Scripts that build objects
* BEGIN *
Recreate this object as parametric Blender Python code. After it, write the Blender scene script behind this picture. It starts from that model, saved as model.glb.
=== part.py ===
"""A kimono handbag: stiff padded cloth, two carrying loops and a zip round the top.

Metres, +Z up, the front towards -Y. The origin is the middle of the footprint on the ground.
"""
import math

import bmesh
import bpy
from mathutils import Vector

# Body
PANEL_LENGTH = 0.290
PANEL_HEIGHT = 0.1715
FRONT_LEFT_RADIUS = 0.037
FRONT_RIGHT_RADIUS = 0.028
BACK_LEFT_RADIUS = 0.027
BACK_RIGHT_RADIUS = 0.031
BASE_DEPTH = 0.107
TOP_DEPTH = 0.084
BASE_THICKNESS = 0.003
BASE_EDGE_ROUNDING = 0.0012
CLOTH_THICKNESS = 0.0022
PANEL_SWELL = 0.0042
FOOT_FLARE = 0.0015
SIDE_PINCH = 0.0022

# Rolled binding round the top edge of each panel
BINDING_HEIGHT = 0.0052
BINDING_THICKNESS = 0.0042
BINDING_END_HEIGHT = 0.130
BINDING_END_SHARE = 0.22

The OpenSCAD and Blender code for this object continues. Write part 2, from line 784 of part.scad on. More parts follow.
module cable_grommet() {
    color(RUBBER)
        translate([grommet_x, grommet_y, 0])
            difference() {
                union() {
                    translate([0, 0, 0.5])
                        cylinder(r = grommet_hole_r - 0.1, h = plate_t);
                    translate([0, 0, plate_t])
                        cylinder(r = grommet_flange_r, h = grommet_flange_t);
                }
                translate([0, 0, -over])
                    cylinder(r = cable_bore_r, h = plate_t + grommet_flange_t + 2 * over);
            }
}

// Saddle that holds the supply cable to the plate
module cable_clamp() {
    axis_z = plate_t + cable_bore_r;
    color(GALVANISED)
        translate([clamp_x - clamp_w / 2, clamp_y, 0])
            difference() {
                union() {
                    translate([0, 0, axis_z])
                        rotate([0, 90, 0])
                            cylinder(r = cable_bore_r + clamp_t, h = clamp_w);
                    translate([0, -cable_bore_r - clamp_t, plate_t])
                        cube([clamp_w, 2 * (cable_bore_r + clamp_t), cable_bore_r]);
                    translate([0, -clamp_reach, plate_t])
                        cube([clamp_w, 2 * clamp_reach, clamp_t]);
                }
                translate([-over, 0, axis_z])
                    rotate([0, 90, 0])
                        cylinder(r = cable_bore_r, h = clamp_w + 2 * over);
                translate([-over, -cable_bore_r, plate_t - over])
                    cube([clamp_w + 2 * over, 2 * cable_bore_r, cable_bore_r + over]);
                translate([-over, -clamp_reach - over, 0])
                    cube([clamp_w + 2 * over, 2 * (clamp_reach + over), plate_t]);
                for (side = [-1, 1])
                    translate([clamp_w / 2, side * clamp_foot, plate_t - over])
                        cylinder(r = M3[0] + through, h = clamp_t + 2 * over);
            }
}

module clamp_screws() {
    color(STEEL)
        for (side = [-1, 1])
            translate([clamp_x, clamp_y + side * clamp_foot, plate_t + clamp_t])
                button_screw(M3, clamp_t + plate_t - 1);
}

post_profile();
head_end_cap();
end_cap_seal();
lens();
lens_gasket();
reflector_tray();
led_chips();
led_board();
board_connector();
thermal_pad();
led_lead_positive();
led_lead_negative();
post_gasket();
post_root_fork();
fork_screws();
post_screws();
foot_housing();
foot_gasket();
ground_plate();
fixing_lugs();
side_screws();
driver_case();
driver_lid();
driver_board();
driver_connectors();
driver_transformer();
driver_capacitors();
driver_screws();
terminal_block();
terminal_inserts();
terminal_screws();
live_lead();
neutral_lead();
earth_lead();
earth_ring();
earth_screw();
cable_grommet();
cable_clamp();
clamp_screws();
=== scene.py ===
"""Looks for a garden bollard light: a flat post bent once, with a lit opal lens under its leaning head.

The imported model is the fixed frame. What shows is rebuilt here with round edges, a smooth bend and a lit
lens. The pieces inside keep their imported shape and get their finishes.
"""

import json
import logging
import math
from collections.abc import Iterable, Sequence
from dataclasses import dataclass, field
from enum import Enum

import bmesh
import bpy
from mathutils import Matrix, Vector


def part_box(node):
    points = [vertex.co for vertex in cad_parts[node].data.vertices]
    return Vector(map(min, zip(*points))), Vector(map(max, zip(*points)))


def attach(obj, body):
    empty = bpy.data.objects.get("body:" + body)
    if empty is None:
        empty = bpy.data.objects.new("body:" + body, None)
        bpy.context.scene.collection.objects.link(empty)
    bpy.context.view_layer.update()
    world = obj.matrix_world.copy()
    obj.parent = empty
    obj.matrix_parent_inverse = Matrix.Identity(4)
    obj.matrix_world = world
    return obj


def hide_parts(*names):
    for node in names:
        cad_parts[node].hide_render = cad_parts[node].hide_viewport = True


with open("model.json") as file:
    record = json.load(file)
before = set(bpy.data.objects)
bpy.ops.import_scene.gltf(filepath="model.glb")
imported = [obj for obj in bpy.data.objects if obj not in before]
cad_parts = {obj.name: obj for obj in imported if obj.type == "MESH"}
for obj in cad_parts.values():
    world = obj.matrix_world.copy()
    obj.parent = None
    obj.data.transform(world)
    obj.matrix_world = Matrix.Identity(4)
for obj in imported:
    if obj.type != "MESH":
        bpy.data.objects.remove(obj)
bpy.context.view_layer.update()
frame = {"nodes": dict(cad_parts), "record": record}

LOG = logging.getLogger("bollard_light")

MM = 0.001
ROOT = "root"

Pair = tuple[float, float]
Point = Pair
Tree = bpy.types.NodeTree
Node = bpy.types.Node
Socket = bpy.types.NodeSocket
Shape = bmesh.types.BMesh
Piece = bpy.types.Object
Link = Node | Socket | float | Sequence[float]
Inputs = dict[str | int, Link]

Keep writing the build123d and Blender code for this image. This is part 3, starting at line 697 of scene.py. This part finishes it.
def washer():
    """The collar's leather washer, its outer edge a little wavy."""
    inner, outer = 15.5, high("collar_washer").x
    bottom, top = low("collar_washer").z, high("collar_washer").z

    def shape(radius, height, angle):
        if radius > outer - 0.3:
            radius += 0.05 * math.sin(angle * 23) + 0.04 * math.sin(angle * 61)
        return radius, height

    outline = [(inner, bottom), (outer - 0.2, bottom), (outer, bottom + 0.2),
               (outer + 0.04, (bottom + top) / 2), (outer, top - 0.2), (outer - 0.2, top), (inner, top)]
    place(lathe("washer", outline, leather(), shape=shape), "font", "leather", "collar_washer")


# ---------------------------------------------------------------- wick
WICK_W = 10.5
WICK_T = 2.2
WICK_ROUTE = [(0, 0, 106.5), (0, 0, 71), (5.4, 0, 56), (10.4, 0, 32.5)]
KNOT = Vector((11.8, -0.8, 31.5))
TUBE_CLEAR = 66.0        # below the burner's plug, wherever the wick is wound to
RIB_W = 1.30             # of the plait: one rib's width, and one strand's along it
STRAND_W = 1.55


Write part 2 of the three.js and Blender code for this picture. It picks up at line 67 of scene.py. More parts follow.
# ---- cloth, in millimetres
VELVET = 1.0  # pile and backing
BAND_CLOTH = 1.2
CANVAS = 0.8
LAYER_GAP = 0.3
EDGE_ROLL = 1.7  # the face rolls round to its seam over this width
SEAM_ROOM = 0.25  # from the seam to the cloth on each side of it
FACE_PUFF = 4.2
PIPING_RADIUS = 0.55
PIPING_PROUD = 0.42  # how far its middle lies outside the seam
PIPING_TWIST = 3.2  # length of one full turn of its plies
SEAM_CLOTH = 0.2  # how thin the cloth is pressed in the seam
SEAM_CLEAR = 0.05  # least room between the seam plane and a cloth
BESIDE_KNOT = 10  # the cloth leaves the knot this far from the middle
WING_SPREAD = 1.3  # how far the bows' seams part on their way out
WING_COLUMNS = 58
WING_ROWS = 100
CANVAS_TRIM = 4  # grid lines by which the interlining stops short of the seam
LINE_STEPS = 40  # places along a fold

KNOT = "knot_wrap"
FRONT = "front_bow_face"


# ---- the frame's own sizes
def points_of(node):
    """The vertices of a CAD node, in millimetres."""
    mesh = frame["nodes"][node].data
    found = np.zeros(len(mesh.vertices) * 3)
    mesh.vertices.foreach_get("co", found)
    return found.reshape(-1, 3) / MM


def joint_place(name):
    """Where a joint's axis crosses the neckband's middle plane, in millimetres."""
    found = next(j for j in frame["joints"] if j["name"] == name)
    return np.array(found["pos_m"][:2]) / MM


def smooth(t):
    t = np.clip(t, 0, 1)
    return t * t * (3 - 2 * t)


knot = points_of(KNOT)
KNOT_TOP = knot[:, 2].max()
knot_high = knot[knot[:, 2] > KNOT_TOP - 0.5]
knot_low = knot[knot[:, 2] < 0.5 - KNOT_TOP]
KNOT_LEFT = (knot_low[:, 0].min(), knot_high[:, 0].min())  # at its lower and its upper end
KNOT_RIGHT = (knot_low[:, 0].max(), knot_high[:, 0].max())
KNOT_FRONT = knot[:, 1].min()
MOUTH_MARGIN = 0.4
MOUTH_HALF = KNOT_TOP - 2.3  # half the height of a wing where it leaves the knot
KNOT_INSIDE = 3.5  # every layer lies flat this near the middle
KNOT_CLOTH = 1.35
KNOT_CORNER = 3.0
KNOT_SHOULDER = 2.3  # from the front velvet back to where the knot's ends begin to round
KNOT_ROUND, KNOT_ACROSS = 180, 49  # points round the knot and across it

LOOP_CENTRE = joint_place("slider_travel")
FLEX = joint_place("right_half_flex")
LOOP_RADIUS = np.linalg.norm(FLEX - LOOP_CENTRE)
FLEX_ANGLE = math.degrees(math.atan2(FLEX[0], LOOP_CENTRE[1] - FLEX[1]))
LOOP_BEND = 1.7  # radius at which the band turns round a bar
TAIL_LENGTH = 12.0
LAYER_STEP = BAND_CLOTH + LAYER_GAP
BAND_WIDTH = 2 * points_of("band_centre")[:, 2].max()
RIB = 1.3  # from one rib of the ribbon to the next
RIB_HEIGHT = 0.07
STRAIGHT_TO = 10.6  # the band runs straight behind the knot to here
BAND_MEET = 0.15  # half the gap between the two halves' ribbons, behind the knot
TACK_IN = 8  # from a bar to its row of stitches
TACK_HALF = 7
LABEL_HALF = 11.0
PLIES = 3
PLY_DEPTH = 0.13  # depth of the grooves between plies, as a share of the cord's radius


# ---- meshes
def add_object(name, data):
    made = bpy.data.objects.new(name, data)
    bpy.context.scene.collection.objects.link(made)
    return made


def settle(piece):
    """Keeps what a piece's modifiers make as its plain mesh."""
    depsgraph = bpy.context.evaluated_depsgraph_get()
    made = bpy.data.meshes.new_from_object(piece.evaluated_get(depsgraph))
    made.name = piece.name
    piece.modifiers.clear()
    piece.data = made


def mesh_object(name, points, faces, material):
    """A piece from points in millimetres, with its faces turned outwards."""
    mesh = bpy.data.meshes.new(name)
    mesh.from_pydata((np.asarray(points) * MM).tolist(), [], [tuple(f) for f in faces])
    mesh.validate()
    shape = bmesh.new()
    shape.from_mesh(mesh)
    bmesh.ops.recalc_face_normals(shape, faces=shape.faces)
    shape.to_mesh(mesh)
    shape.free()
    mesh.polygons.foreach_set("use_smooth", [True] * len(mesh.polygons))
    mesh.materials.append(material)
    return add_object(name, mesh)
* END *
> TASK TO CARRY OUT: In the records above, locate each line with the word "names". Copy all such lines.

> OUTPUT OF THE EXERCISE:
def hide_parts(*names):
    for node in names:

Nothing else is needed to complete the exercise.